--- START OF Available data ---
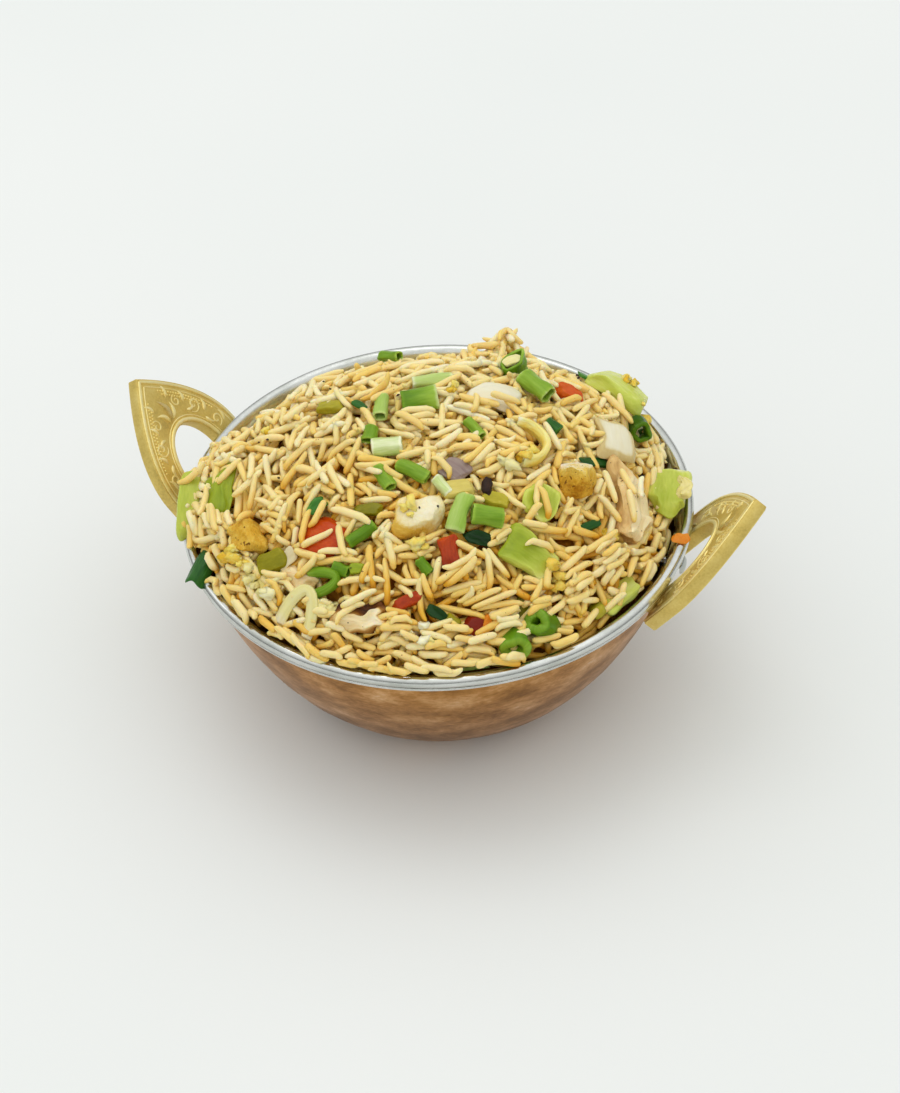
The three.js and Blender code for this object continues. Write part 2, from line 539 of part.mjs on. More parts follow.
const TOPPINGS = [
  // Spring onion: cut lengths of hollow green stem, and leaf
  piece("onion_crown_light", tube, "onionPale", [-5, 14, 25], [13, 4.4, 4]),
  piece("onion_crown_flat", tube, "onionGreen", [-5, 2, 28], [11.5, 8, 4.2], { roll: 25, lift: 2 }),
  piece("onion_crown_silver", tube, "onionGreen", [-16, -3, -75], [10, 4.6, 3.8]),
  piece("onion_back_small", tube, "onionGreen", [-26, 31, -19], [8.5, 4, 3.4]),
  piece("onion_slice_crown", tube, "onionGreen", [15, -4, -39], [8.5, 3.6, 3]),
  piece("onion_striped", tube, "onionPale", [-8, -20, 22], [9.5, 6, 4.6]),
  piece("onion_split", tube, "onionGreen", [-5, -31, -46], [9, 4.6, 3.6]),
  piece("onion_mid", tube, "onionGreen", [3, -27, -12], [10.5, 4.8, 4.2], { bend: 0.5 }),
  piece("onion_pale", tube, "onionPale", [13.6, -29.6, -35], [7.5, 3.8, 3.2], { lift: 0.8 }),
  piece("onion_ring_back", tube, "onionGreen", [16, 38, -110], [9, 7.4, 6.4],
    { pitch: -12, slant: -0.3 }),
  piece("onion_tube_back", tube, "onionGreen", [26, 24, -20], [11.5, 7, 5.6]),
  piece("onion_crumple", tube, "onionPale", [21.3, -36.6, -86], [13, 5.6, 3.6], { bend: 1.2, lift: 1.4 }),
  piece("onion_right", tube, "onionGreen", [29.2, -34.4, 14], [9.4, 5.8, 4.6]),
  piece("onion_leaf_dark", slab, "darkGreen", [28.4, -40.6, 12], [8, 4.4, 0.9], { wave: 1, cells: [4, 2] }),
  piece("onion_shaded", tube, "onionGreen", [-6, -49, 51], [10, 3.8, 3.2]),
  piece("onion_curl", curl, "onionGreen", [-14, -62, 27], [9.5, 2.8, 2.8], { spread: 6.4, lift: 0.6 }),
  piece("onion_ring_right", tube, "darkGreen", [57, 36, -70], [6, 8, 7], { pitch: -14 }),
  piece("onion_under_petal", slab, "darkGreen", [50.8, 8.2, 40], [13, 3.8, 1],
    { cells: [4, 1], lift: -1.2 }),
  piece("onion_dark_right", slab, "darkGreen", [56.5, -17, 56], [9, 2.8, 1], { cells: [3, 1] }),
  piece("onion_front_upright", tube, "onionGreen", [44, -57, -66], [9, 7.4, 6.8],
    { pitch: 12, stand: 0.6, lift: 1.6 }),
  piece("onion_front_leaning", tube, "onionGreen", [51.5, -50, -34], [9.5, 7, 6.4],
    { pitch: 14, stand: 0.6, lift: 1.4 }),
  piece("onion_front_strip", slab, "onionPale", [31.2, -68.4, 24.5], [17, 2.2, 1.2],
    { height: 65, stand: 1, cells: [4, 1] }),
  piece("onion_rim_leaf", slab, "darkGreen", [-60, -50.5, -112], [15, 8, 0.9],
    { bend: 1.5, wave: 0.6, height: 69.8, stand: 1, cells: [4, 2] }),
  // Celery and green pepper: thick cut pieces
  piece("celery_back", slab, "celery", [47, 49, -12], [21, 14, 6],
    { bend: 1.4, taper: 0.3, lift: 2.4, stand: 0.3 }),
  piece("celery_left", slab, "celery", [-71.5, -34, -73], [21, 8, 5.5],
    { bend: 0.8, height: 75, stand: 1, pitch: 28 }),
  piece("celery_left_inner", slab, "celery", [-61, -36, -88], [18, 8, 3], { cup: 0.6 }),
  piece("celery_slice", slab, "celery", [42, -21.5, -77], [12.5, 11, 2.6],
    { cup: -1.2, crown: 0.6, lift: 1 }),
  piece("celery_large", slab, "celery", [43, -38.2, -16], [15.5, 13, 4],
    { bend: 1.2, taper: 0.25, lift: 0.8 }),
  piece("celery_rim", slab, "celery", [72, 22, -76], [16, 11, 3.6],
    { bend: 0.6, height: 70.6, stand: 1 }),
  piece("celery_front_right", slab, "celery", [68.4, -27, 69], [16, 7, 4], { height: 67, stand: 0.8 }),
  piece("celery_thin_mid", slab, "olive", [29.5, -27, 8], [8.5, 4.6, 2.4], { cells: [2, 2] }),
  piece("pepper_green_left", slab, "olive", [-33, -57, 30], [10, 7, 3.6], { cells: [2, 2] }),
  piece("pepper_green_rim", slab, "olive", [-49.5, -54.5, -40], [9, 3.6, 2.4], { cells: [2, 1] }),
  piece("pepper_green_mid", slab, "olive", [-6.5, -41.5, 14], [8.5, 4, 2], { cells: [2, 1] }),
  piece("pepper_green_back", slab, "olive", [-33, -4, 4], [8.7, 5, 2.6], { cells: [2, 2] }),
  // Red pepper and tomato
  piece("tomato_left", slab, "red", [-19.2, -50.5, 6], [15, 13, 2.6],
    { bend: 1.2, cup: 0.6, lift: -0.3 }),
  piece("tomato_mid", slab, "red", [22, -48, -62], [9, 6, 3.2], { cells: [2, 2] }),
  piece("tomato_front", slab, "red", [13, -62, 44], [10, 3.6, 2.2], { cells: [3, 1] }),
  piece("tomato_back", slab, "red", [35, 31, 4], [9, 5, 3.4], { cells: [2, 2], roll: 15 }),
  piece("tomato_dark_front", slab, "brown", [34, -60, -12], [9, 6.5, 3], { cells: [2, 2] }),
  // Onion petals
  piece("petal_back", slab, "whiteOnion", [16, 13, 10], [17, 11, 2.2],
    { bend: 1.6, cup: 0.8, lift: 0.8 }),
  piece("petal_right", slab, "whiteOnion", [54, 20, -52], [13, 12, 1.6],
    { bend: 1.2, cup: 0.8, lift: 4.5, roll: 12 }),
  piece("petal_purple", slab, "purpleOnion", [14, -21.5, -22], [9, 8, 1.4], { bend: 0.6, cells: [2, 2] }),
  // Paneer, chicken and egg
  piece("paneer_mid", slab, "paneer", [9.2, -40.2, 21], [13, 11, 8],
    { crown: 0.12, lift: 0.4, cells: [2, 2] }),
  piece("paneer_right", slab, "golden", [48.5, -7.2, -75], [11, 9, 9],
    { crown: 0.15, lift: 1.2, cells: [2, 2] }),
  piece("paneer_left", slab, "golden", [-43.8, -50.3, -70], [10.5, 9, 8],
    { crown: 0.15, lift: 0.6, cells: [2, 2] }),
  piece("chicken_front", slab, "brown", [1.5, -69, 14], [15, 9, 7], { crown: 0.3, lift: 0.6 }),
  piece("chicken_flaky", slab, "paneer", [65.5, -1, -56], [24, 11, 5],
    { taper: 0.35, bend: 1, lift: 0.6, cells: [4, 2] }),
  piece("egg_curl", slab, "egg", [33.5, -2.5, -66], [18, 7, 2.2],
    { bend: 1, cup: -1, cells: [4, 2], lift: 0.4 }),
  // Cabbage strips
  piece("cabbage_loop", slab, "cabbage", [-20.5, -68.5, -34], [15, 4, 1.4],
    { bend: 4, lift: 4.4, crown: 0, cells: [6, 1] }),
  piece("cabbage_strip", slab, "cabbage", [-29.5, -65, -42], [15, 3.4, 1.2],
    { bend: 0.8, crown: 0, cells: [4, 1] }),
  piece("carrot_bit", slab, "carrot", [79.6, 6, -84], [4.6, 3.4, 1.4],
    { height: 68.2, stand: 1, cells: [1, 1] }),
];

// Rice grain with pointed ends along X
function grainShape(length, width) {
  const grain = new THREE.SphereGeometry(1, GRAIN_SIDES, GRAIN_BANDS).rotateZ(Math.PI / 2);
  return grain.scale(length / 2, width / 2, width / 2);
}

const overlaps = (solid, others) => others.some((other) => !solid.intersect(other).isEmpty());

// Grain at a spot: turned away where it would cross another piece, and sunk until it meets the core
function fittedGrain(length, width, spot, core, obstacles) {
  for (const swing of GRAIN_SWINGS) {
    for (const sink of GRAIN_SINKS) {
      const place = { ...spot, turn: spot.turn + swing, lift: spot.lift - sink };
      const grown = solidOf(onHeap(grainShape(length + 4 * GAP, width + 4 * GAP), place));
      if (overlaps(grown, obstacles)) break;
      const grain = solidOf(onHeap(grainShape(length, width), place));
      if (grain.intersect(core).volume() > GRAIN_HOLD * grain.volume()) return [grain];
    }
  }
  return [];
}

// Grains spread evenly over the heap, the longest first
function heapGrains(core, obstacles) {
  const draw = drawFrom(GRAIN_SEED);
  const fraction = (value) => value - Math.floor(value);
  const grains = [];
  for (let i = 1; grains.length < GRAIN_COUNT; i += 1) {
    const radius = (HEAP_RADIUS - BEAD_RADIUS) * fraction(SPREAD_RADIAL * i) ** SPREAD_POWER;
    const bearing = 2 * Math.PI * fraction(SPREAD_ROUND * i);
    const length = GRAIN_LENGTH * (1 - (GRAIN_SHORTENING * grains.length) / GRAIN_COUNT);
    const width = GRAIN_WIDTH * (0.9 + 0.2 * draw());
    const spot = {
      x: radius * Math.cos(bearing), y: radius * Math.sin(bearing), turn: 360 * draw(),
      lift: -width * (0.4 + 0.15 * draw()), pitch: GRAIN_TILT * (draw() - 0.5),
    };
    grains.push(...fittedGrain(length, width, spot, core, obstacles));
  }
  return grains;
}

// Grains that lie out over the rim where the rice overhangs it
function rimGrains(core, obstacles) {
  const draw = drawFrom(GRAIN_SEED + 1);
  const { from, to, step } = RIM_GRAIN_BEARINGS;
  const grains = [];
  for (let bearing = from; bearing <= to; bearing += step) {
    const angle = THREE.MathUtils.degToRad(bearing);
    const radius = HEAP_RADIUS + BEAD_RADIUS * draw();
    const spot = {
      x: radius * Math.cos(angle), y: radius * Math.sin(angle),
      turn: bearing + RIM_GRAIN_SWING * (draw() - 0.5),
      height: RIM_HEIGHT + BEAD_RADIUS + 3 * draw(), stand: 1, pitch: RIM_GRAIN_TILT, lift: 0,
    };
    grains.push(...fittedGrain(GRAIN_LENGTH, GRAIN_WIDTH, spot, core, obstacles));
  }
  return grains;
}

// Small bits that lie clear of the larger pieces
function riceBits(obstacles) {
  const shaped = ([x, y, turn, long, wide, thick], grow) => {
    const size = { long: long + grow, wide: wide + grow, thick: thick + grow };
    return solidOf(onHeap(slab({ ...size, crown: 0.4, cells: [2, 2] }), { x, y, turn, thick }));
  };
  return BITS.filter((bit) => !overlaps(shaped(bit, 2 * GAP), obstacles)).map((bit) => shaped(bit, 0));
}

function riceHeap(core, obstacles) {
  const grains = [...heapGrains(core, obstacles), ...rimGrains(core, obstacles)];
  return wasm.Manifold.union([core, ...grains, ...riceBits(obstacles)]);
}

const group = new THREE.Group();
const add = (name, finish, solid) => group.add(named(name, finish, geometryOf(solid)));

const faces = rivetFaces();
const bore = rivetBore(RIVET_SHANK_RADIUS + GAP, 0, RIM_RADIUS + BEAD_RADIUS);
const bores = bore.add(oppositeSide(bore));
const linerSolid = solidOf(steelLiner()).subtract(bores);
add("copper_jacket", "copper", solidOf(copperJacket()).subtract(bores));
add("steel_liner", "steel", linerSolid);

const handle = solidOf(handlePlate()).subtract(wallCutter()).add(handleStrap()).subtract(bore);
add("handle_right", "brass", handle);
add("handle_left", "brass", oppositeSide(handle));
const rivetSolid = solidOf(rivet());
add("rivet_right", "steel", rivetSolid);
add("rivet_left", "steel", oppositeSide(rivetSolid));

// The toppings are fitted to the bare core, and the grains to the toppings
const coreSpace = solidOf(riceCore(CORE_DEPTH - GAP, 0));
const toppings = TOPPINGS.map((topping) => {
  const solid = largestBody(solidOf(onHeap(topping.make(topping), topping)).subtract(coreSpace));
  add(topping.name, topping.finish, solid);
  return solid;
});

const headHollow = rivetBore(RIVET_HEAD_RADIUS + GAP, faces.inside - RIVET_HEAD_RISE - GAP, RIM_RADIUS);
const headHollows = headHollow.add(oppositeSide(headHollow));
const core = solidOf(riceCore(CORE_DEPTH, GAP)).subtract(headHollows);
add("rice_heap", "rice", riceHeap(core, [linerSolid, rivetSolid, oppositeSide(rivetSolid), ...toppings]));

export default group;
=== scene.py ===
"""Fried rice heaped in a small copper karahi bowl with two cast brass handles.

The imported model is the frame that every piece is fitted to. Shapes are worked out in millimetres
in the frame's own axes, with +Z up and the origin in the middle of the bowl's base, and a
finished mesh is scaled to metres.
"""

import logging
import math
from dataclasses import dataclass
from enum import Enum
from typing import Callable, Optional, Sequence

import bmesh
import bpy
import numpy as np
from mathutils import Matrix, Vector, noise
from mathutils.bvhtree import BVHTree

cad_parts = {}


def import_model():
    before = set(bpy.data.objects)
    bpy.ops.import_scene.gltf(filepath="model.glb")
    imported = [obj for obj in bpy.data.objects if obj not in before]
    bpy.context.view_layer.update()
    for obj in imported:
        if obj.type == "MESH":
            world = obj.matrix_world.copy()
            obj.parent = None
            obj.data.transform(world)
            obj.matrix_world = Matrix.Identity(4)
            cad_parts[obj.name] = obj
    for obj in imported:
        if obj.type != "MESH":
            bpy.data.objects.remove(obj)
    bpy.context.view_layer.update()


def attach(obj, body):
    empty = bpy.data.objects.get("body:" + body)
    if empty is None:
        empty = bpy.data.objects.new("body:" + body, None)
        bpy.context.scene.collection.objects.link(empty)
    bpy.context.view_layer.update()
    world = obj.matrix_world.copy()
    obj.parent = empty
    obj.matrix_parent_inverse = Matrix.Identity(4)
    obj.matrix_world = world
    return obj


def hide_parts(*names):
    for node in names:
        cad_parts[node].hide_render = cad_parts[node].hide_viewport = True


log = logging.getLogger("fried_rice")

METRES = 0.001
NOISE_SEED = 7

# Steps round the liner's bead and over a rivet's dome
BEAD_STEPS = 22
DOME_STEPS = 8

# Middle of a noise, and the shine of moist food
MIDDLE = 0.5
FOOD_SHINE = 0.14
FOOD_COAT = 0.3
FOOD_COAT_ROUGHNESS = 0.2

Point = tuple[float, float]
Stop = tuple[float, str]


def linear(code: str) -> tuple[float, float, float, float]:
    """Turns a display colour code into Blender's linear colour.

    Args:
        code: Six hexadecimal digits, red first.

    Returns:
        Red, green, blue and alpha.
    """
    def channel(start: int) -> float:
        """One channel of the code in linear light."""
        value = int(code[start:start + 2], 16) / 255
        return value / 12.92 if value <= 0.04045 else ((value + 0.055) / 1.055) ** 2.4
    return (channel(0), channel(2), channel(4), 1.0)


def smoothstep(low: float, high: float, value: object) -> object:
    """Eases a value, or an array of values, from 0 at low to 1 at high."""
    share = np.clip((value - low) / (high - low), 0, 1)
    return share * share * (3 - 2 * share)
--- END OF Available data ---
## Description of the task
Return exactly the lines from the line that has "cad_parts[node].hide_render = cad_parts[node].hide_viewport" to the line that has "code: Six hexadecimal", both of them included.

## Exercise solution
        cad_parts[node].hide_render = cad_parts[node].hide_viewport = True


log = logging.getLogger("fried_rice")

METRES = 0.001
NOISE_SEED = 7

# Steps round the liner's bead and over a rivet's dome
BEAD_STEPS = 22
DOME_STEPS = 8

# Middle of a noise, and the shine of moist food
MIDDLE = 0.5
FOOD_SHINE = 0.14
FOOD_COAT = 0.3
FOOD_COAT_ROUGHNESS = 0.2

Point = tuple[float, float]
Stop = tuple[float, str]


def linear(code: str) -> tuple[float, float, float, float]:
    """Turns a display colour code into Blender's linear colour.

    Args:
        code: Six hexadecimal digits, red first.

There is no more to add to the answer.